Au-delà des valeurs liées à la famille, Noël véhicule aussi ces principes par lesquels l’Homme se rapproche de son humanité en s’éloignant de son animalité: la solidarité, la fraternité, la sincère empathie éprouvée envers ces « autres moi » que sont tout simplement les autres…Nombreuses sont les occurrences historiques où se donna à voir l’expression de ces hautes valeurs humaines, mais certaines ont particulièrement marqué les mémoires de leur force d’évocation.  A l’image de ces soldats Britanniques, Français, Belges et Allemands qui en 1914, en pleine bataille de Verdun, au milieu des tranchées jonchées des corps de leurs frères d’armes, au cœur de la bataille la plus sanglante de l’Histoire, décidèrent de se réunir un soir de Noël pour et retrouver le temps de cette trêve impromptue, une humanité dont la plupart avait oublié le visage, mutilé par l’absurde horreur de ce conflit. Une fraternisation spontanée qui se donna à voir en de multiples endroits du front, telles des fulgurances d’humanité perçant ce voile de mort et de barbarie.

Mais Noël c’est aussi cette grande messe du consumérisme, où les valeurs héritées de la tradition deviennent des slogans publicitaires, où l’on se « goinfre » en gaspillant énormément de denrées et en polluant allégrement, quasiment sommé, sous peine d’ostracisme social, d’acheter en masse en prévision de cette journée qui souvent concentre les plus gros bénéfices des commerces sur l’année entière. Une instrumentalisation des traditions et des valeurs humanistes pourtant aux antipodes de l’individualisme prôné par les sociétés modernes, qui frise clairement l’indécence en de cette période où l’injustice sociale se donne particulièrement à voir. C’est un fait à la fois connu et parlant : les couleurs rouge et blanche de la robe du Père Noël sont directement héritées d’une campagne de pub lancée par la plus célèbre marque de Soda afin précisément de récupérer à son compte l’engouement consommateur de la période.

Alors offrir des cadeaux à Noël, est-ce une contribution au consumérisme ambiant ou une célébration des valeurs humanistes millénaires transportée par la Tradition ?

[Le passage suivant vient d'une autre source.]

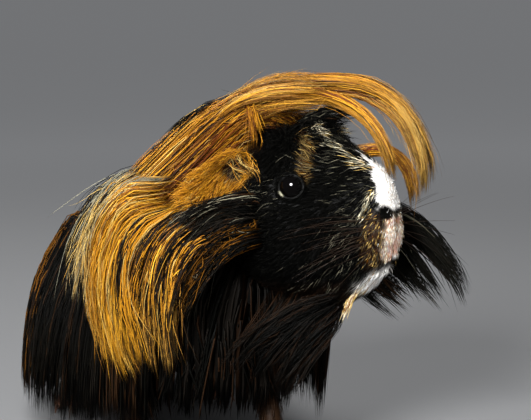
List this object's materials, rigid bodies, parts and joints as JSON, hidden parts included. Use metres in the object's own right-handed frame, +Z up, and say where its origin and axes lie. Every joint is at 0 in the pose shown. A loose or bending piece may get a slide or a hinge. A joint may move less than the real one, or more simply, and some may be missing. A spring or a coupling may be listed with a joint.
{
  "type": "guinea pig",
  "caption": "Still life-size long-haired guinea pig standing with its head raised and turned to its left, its coat hanging in long locks.",
  "frame": {"origin": "on the floor, under the middle of the bounding box", "axes": "+X along the body from the rump towards the shoulders, +Y to the animal's left, +Z up; the head is turned 45 degrees from +X towards +Y"},
  "size_m": [0.2086, 0.1488, 0.1503],
  "materials": {
    "dark_fur": "black to dark brown long fur, soft and slightly glossy",
    "gold_fur": "golden orange long fur, bleached straw at the tips",
    "white_fur": "short white fur",
    "ear_skin": "thin bare reddish brown skin",
    "foot_skin": "dark short-haired skin with horn claws",
    "eye": "wet glossy black"
  },
  "bodies": {
    "root": {"head": "dark_fur", "muzzle": "white_fur", "lower_jaw": "white_fur", "eye_right": "eye", "eye_left": "eye", "ear_right": "ear_skin", "ear_left": "ear_skin", "neck": "dark_fur", "shoulders": "dark_fur", "trunk": "dark_fur", "rump": "dark_fur", "fore_right_leg": "dark_fur", "fore_left_leg": "dark_fur", "hind_right_leg": "dark_fur", "hind_left_leg": "dark_fur", "fore_right_foot": "foot_skin", "fore_left_foot": "foot_skin", "hind_right_foot": "foot_skin", "hind_left_foot": "foot_skin", "crest": "gold_fur", "forelock_outer": "gold_fur", "forelock_inner": "gold_fur", "temple_lock": "gold_fur", "brow_tuft": "dark_fur", "cheek_lock": "dark_fur", "jowl_lock": "dark_fur", "mane_right": "gold_fur", "mane_left": "dark_fur", "bib": "dark_fur", "skirt_right": "dark_fur", "skirt_rump": "dark_fur", "skirt_left": "dark_fur"}
  },
  "joints": []
}
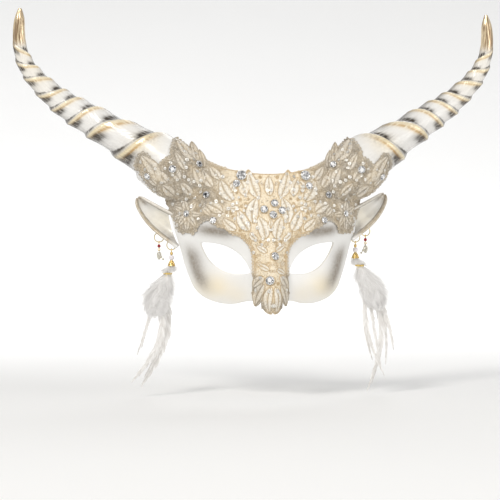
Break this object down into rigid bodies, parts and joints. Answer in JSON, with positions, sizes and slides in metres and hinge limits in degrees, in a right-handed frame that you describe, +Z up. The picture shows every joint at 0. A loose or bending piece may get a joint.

 « La plus grande joie, c’est encore celle de donner et ceux qui l’ignorent ont tout à apprendre de la vie » confiait l’écrivain Georges Duhamel. Un message qu’on pourrait qualifier d’angélique ou de naïf s’il ne recelait pas l’une des vérités les plus universelles, de celles qui confèrent à l’Homme son Humanité. Car c’est bien par l’autre que l’homme fit société et parvint à élaborer tous ces principes de justice, d’égalité, de fraternité qui témoignent que c’est bien la relation à l’autre qui reste notre ressources la plus précieuse. Bonne nouvelle, non seulement cette ressource est inépuisable, mais plus on y puise, plus elle s’étend, gagne en consistance, en intensité. Et c’est bien de cela qu’émane la fameuse « magie » de Noël, de cette propension et ce désir de célébrer avec l’autre le bonheur d’être en relation. Les cadeaux n’en sont qu’une expression, une matérialisation voire un hommage, mais le réel présent réside fondamentalement dans la relation à l’autre.

En somme la fête de Noël ressemble d’abord à ce que l’on en fait. On peut y célébrer le plaisir d’être avec l’autre, d’offrir, de fraterniser, comme le donne à voir les milliers d’initiatives citoyennes et solidaires construites à l’occasion, ou sur un temps plus continu, l’esprit associatif sur lequel les individus construisent les actions du faire et vivre ensemble. Alors le 25 Décembre, offrez vous d’abord le plus précieux des cadeaux : celui de donner.